**Task**
Select and reproduce each line of the listing below that bears the string "code".

**Dataset extract**
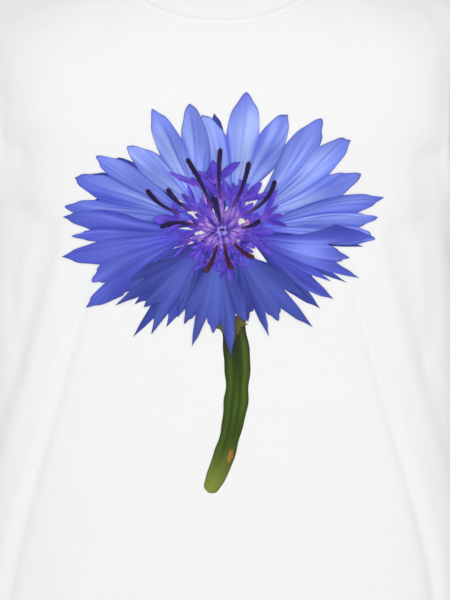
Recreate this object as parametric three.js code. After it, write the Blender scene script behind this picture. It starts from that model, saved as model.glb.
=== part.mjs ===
// A short-sleeved crew-neck T-shirt in the shape that it takes when it is worn: hollow, and open at
// the neck, the cuffs and the hem, with a flower transfer on its front. Millimetres, +Z up. The front
// faces -Y, the wearer's left is +X, and the origin lies midway between the two high shoulder points,
// where the neck seam meets the shoulder seams.
import * as THREE from "three";

// Neck seam: half width at the high shoulder points, and drops below them at front and back.
const NECK_HALF_WIDTH = 97;
const FRONT_NECK_DROP = 57;
const BACK_NECK_DROP = 4;
const NAPE_RISE = 13; // of the shoulder line between the high shoulder points, where the neck comes out
const RIB_HEIGHT = 20;
const RIB_THICKNESS = 2.2;
const RIB_GAP = 1.3;

// Shoulders, chest and hem.
const SHOULDER_TIP_X = 227;
const SHOULDER_DROP = 43;
const SHOULDER_CROWN = 4;
const UNDERARM_Z = -238;
const HEM_Z = -700;
const CHEST_HALF_WIDTH = 222;
const HEM_HALF_WIDTH = 231;
const FRONT_DEPTH = 110;
const BACK_DEPTH = 100;
const WAIST_EASE = 14; // how far front and back would fall in by the hem
const HEM_FLARE = 9; // and how far they come out again
const SQUARENESS = 0.03; // of the body's oval section
const CHEST_FULLNESS = 14; // halfway up the armhole, at the centre line
const YOKE_FULLNESS = 25; // and towards the arms
const ARM_HOLLOW = 20; // how far the panels draw in there, between shoulder tip and underarm
// The way the cloth leaves the shoulder line, as shares outwards along X, forwards and upwards, at the
// centre line and at the armhole. It meets the underarm's level there turned round.
const CENTRE_ROLL = [0, 0.99, -0.12];
const ARM_ROLL = [-0.12, 0.9, -0.4];
const ARM_ROLL_PULL = 1.25;

// Sleeves: the cuff is an oval ring, tilted as an arm held a little away from the body tilts it.
const CUFF_CENTRE = new THREE.Vector3(292, 0, -268);
const CUFF_TILT = THREE.MathUtils.degToRad(36);
const CUFF_HALF_WIDTH = 65;
const CUFF_HALF_DEPTH = 54;
const ARM_ANGLE = THREE.MathUtils.degToRad(30);
// The way a sleeve leaves the armhole, outwards, forwards and downwards, over and under the arm.
const SLEEVE_OUT = 0.84;
const SLEEVE_FORWARD = 0.2;
const SLEEVE_DOWN = 0.54;
const SLEEVE_DOWN_UNDER = 0.35;

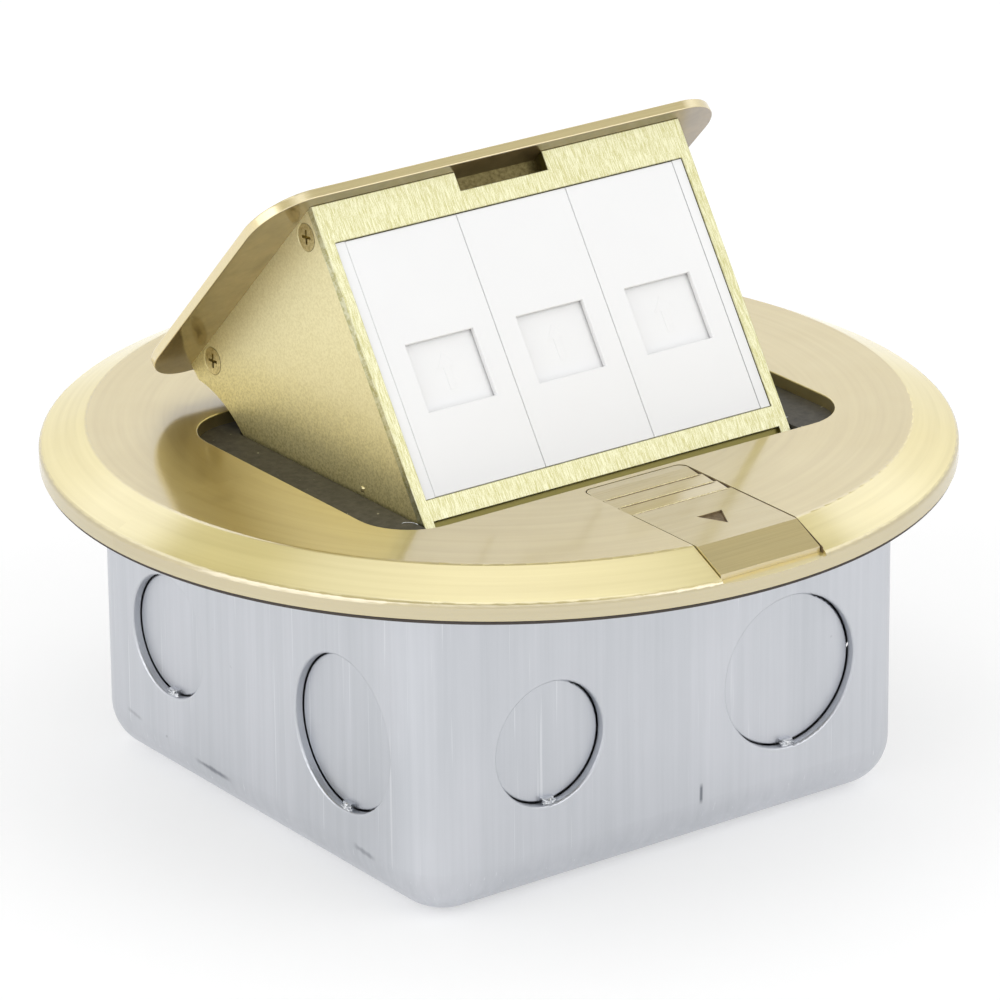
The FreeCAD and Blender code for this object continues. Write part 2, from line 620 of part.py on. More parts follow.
def on_face(v, n):
    """Lid-frame (y, z) of a point v up the face and n into the carrier."""
    return (F0[0] - v * math.sin(lean) + n * math.cos(lean), F0[1] + v * math.cos(lean) + n * math.sin(lean))


def face_at_under(n, z):
    """Where the line n behind the face reaches height z in the lid's frame."""
    v = (z - F0[1] - n * math.sin(lean)) / math.cos(lean)
    return on_face(v, n)


R = VAL["throat_rad"]
lu = VAL["lid_under"]
ft_ = VAL["frame_thick"]
v0 = face_at_under(ft_, lu)
y1 = -17.55
v2 = (y1, math.sqrt(R * R - y1 * y1))
v3 = (-math.sqrt(R * R - 2.33 ** 2), -2.33)
foot = on_face(-VAL["foot_low"], ft_)
cheek_pts = [v0, (y1, lu), v2, v3, (-1.0, -2.33), (0.0, -4.2), (-22.0, -12.5), (-42.0, -31.0), (foot[0] + 7.0, foot[1] + 1.55), foot]

FRONT_SCREW = (-65.8, 13.85)
REAR_SCREW = (-24.05, 13.75)
HEAD_R, SHANK_R, HEAD_DEEP = 2.35, 1.0, 1.35

for side, s in (("left", -1), ("right", 1)):
    b = body("cheek_blank_" + side)
    lift = d.face_half - d.cheek_thick if s > 0 else -d.face_half
    sk = new_sketch(b, "YZ_Plane", lift)
    loop(sk, cheek_pts, {2: (d.throat_rad, 0, 0)})
    pad(b, sk, d.cheek_thick)
    sk = new_sketch(b, "YZ_Plane", lift)
    ring(sk, d.hub_rad)
    pad(b, sk, d.cheek_thick)
    sk = new_sketch(b, "YZ_Plane", lift)
    ring(sk, d.hub_bore)
    pocket(b, sk, d.cheek_thick, flip=True)
    tools = []
    for k, (yy, zz) in enumerate((FRONT_SCREW, REAR_SCREW)):
        if s > 0:
            tools.append(prim_cone("cheek_cone_%s_%d" % (side, k), SHANK_R, HEAD_R + 0.12, HEAD_DEEP, d.face_half - HEAD_DEEP, yy, zz, Y, 90))
            tools.append(prim_cyl("cheek_bore_%s_%d" % (side, k), SHANK_R, 4.0, d.face_half - 4.0, yy, zz, Y, 90))
        else:
            tools.append(prim_cone("cheek_cone_%s_%d" % (side, k), HEAD_R + 0.12, SHANK_R, HEAD_DEEP, -d.face_half, yy, zz, Y, 90))
            tools.append(prim_cyl("cheek_bore_%s_%d" % (side, k), SHANK_R, 4.0, -d.face_half, yy, zz, Y, 90))
    c = cut(side + "_cheek", b, tools)
    in_lid_frame(c)
    node(c, side + "_cheek")

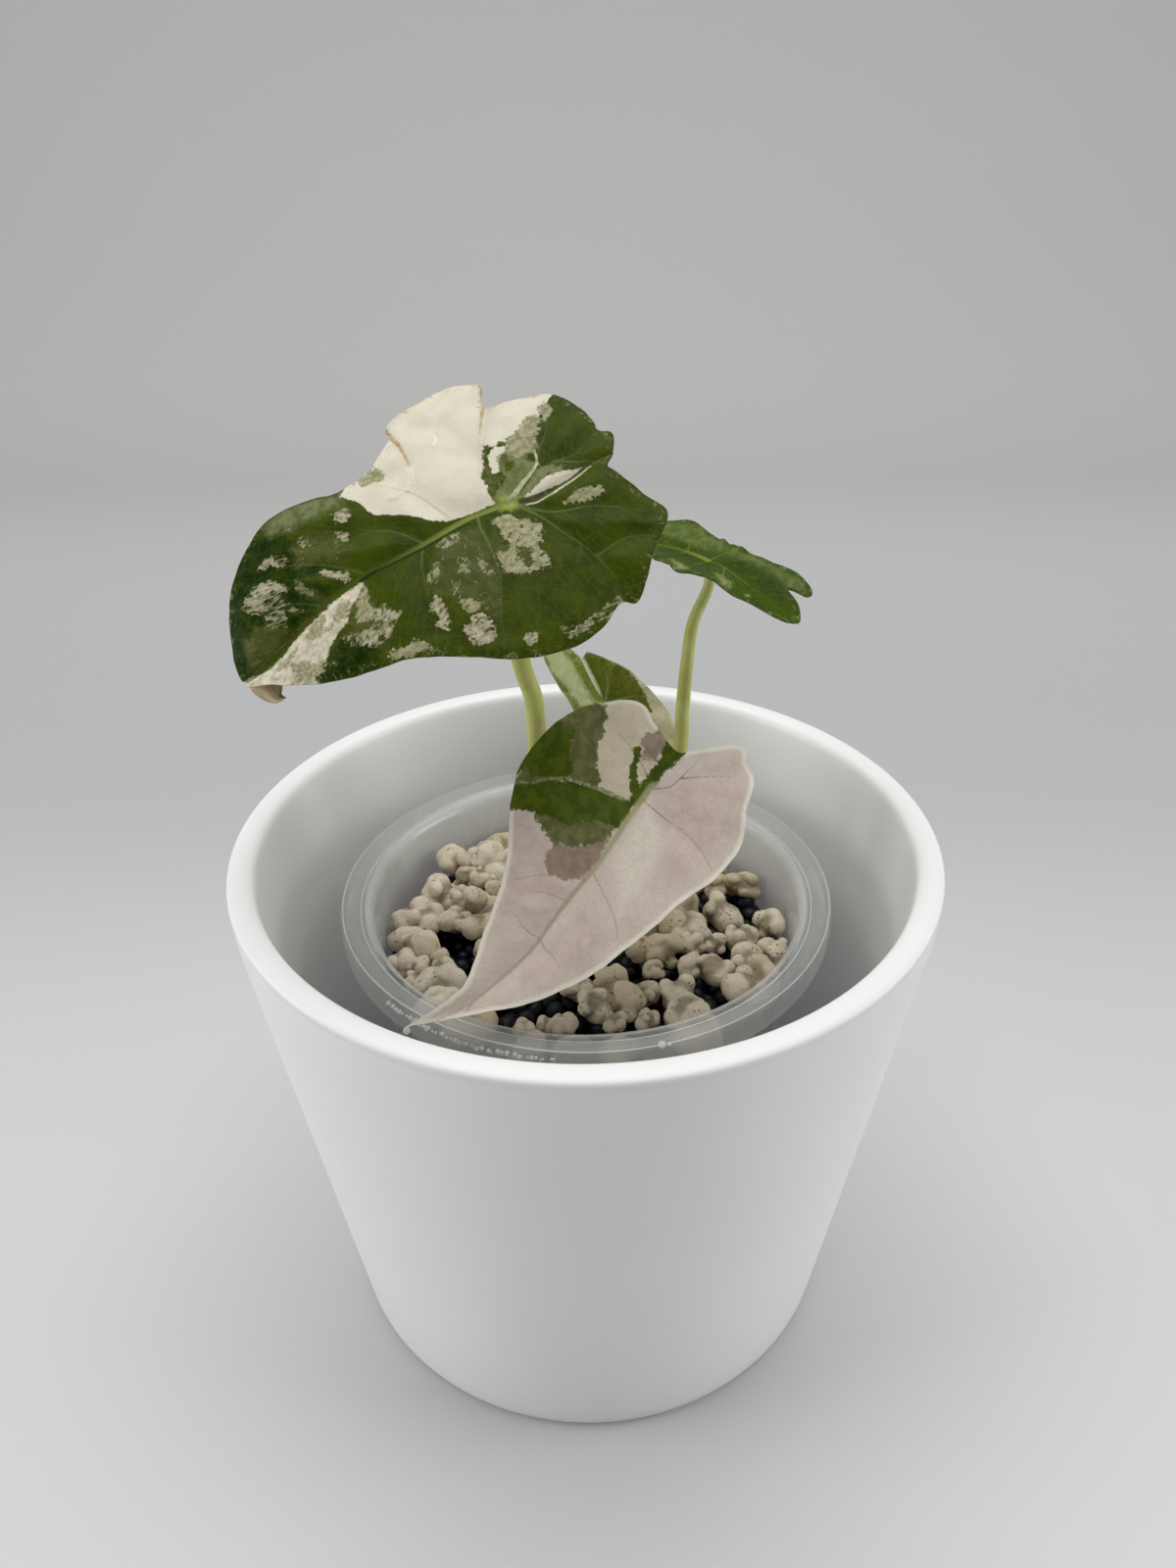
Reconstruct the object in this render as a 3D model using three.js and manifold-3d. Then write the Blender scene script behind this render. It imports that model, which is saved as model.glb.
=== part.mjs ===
// Potted pink snowflake alocasia: a young plant in a clear growing cup that stands in a plain white pot.
// Millimetres, +Z up. The origin is under the middle of the pot, on the surface that it stands on.
// The side that faces -Y is the front.
import * as THREE from 'three';
import { mergeVertices } from 'three/addons/utils/BufferGeometryUtils.js';
import Module from 'manifold-3d';

const wasm = await Module();
wasm.setup();

// Clearance between pieces that touch
const GAP = 0.3;
// Sides of the round pieces
const ROUND_SIDES = 48;

// Driving dimensions of the pot and of the cup in it
const POT = {
  height: 108.7, rimRadius: 67.5, baseRadius: 52.9, wall: 4.4, rimWidth: 5.2, floor: 5, edge: 2.5,
};
const CUP = {
  base: POT.floor + GAP, lip: 96.5, baseRadius: 36.3, mouthRadius: 41.6, wall: 1, lipRadius: 48.3,
};

// The substrate fills the cup to BED.top, and the pebbles cover it
const BED = { top: 80.5, granuleRadius: 2.3, granuleSink: 1.7, granuleCount: 48, seed: 12 };
const PEBBLE = {
  radius: 4.5, spread: 0.5, pitch: 7.5, rings: 5, flatness: 0.9, openShare: 0.22, seed: 7,
};
const PILE = { count: 13, height: 4.6, from: 17, to: 36, startAngle: 100, endAngle: 200 };

// The short stem that all the leaves grow from, and its roots
const STEM = { x: 5, y: 4, radius: 6.2, top: 91, bottom: 64, rootRadius: 0.9, roots: 6 };

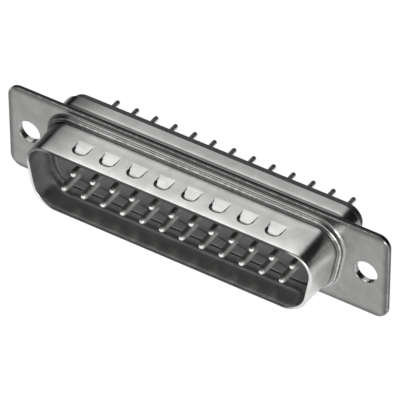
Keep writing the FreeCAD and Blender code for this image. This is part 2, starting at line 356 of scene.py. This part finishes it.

**Response to the task**
Recreate this object as parametric three.js code. After it, write the Blender scene script behind this picture. It starts from that model, saved as model.glb.
The FreeCAD and Blender code for this object continues. Write part 2, from line 620 of part.py on. More parts follow.
Keep writing the FreeCAD and Blender code for this image. This is part 2, starting at line 356 of scene.py. This part finishes it.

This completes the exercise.